◆ **WHAT TO DO**:
Copy, character for character, the lines running from the one with "const rubyGlass = new" to the one with "obj.parent = None", ends included. Leave out every other line.

◆ **STORED RECORDS**:
- - - - - - -
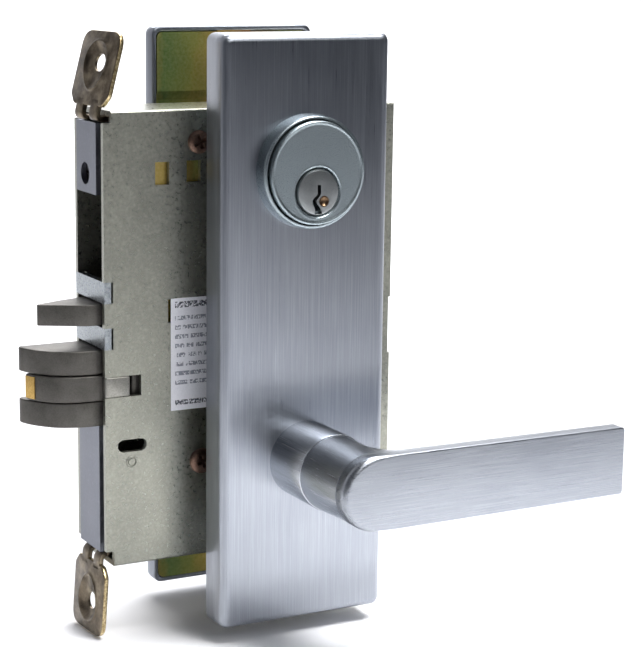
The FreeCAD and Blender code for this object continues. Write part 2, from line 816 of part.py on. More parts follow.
- - - - - - -
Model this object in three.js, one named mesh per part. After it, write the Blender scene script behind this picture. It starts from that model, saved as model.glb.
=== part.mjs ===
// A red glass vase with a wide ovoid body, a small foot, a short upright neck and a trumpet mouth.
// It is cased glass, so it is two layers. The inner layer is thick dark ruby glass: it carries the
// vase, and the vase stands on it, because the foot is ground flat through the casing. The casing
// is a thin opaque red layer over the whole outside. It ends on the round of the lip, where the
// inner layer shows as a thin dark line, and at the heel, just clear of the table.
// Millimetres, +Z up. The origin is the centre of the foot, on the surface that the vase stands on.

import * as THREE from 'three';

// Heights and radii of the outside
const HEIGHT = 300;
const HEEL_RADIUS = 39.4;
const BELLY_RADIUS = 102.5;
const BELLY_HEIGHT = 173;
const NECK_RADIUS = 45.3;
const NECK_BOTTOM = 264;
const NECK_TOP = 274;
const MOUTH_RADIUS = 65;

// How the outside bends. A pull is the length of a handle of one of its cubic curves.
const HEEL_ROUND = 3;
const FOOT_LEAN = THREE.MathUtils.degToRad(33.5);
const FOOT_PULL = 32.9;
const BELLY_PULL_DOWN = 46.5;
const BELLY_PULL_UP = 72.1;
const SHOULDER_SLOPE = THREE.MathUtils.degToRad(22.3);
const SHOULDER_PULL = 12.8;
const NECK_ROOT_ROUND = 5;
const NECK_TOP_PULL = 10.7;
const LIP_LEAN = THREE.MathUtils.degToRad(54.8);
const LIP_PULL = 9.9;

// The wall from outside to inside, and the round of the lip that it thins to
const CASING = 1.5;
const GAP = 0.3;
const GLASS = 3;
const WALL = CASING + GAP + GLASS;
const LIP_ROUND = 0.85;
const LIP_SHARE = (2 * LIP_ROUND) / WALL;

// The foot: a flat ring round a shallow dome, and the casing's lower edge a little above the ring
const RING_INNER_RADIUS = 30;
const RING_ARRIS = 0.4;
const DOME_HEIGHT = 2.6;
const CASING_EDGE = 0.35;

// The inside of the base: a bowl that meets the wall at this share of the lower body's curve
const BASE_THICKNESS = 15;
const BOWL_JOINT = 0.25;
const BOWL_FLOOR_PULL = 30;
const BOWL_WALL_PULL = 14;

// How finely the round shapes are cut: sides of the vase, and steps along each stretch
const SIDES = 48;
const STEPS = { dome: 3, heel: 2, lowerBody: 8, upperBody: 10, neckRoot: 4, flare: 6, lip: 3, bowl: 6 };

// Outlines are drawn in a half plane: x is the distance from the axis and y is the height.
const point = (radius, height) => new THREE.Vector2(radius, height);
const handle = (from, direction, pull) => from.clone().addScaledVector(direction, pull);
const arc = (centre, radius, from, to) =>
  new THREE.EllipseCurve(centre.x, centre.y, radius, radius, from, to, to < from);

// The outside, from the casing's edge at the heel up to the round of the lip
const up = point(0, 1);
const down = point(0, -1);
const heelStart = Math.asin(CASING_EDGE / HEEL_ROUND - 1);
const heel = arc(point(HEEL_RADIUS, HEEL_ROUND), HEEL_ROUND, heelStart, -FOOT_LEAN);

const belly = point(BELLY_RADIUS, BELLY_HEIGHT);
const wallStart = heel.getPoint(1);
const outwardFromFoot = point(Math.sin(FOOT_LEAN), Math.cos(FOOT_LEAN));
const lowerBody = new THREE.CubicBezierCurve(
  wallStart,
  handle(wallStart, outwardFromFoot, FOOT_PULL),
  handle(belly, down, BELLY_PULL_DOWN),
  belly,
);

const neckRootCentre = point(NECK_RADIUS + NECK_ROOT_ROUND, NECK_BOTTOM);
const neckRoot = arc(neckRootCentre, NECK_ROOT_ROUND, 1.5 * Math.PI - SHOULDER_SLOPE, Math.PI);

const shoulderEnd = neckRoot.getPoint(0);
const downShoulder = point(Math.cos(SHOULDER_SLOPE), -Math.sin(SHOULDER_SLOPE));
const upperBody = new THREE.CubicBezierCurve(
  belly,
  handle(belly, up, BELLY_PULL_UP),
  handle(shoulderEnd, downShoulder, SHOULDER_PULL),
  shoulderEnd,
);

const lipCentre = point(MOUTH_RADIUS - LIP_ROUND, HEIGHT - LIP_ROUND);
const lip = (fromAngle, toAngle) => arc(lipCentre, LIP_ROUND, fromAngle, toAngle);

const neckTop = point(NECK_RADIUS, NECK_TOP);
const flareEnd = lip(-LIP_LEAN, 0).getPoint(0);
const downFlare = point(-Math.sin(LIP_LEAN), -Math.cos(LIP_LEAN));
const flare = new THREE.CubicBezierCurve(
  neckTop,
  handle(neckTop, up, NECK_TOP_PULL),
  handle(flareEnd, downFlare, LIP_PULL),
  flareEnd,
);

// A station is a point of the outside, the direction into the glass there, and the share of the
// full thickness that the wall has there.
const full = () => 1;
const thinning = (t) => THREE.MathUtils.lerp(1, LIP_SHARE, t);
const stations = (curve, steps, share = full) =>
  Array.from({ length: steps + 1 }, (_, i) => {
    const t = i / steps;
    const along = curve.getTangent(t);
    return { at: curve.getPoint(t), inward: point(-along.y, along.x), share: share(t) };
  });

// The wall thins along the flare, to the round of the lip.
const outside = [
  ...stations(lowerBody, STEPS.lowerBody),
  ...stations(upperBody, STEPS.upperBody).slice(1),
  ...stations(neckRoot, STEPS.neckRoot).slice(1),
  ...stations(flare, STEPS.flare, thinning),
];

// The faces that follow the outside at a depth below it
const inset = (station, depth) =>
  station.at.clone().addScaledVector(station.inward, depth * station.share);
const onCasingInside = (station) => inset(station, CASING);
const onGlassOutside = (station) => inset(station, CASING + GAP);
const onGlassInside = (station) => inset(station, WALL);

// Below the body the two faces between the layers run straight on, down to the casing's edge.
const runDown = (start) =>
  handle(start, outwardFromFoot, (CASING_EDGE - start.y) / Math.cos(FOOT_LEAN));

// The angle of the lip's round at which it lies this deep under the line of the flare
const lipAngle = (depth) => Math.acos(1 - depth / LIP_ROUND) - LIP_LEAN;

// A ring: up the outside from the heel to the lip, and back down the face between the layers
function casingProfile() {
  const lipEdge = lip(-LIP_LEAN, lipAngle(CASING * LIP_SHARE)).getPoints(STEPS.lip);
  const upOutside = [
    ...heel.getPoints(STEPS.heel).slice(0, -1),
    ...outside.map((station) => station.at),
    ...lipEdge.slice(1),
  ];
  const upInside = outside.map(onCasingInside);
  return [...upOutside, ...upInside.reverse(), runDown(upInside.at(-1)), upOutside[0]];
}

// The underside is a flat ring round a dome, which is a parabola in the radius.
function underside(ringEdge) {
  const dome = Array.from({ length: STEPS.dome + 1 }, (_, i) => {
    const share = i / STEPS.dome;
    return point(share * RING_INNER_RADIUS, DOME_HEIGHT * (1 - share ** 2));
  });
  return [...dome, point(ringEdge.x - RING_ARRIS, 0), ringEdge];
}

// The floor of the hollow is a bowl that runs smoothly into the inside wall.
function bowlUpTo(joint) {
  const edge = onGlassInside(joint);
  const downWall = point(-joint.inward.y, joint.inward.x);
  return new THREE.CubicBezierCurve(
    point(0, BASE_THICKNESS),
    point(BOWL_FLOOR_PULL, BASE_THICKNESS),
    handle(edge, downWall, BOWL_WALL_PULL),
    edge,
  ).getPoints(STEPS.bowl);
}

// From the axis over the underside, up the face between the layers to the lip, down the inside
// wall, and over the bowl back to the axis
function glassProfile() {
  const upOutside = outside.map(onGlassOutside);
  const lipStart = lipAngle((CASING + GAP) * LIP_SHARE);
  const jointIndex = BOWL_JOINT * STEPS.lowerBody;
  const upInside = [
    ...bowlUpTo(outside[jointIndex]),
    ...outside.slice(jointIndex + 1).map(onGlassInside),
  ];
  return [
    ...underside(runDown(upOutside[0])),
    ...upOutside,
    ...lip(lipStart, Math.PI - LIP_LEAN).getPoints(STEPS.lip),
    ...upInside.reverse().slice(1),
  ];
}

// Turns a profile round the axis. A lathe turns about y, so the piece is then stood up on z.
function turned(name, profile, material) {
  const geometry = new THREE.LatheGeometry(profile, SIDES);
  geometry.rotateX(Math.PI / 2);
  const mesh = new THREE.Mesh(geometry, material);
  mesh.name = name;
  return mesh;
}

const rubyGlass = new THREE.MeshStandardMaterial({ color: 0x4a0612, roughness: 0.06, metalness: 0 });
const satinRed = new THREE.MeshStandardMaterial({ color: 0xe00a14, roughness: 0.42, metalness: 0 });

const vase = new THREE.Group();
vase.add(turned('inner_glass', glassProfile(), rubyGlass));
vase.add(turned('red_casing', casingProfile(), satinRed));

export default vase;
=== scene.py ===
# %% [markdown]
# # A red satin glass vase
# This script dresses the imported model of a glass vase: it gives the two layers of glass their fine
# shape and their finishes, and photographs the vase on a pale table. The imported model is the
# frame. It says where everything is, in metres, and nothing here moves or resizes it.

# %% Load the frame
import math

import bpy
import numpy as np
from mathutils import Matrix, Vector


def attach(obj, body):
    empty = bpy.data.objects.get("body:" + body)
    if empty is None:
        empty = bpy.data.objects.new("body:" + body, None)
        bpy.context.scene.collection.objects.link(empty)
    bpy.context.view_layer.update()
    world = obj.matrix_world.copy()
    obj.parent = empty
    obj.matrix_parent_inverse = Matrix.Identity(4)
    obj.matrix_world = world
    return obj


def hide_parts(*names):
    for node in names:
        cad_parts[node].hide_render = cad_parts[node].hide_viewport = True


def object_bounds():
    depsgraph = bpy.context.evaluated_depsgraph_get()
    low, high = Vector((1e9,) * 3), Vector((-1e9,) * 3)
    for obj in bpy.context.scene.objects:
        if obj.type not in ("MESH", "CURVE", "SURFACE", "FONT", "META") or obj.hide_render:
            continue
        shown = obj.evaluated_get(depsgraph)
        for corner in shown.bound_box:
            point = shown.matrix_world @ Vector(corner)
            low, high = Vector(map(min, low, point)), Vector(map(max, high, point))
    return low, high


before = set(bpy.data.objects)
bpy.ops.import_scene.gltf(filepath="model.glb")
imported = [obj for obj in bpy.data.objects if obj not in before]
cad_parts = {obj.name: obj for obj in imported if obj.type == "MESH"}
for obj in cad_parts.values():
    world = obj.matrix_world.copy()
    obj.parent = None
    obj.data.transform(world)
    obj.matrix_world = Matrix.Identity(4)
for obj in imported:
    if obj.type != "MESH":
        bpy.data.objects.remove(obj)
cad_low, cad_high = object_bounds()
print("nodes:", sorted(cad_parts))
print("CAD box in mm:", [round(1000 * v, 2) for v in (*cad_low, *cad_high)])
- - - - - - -
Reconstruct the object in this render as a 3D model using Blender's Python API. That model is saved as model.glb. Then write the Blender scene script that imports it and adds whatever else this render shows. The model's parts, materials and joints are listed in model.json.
- - - - - - -
◆ **TASK OUTPUT**:
const rubyGlass = new THREE.MeshStandardMaterial({ color: 0x4a0612, roughness: 0.06, metalness: 0 });
const satinRed = new THREE.MeshStandardMaterial({ color: 0xe00a14, roughness: 0.42, metalness: 0 });

const vase = new THREE.Group();
vase.add(turned('inner_glass', glassProfile(), rubyGlass));
vase.add(turned('red_casing', casingProfile(), satinRed));

export default vase;
=== scene.py ===
# %% [markdown]
# # A red satin glass vase
# This script dresses the imported model of a glass vase: it gives the two layers of glass their fine
# shape and their finishes, and photographs the vase on a pale table. The imported model is the
# frame. It says where everything is, in metres, and nothing here moves or resizes it.

# %% Load the frame
import math

import bpy
import numpy as np
from mathutils import Matrix, Vector


def attach(obj, body):
    empty = bpy.data.objects.get("body:" + body)
    if empty is None:
        empty = bpy.data.objects.new("body:" + body, None)
        bpy.context.scene.collection.objects.link(empty)
    bpy.context.view_layer.update()
    world = obj.matrix_world.copy()
    obj.parent = empty
    obj.matrix_parent_inverse = Matrix.Identity(4)
    obj.matrix_world = world
    return obj


def hide_parts(*names):
    for node in names:
        cad_parts[node].hide_render = cad_parts[node].hide_viewport = True


def object_bounds():
    depsgraph = bpy.context.evaluated_depsgraph_get()
    low, high = Vector((1e9,) * 3), Vector((-1e9,) * 3)
    for obj in bpy.context.scene.objects:
        if obj.type not in ("MESH", "CURVE", "SURFACE", "FONT", "META") or obj.hide_render:
            continue
        shown = obj.evaluated_get(depsgraph)
        for corner in shown.bound_box:
            point = shown.matrix_world @ Vector(corner)
            low, high = Vector(map(min, low, point)), Vector(map(max, high, point))
    return low, high


before = set(bpy.data.objects)
bpy.ops.import_scene.gltf(filepath="model.glb")
imported = [obj for obj in bpy.data.objects if obj not in before]
cad_parts = {obj.name: obj for obj in imported if obj.type == "MESH"}
for obj in cad_parts.values():
    world = obj.matrix_world.copy()
    obj.parent = None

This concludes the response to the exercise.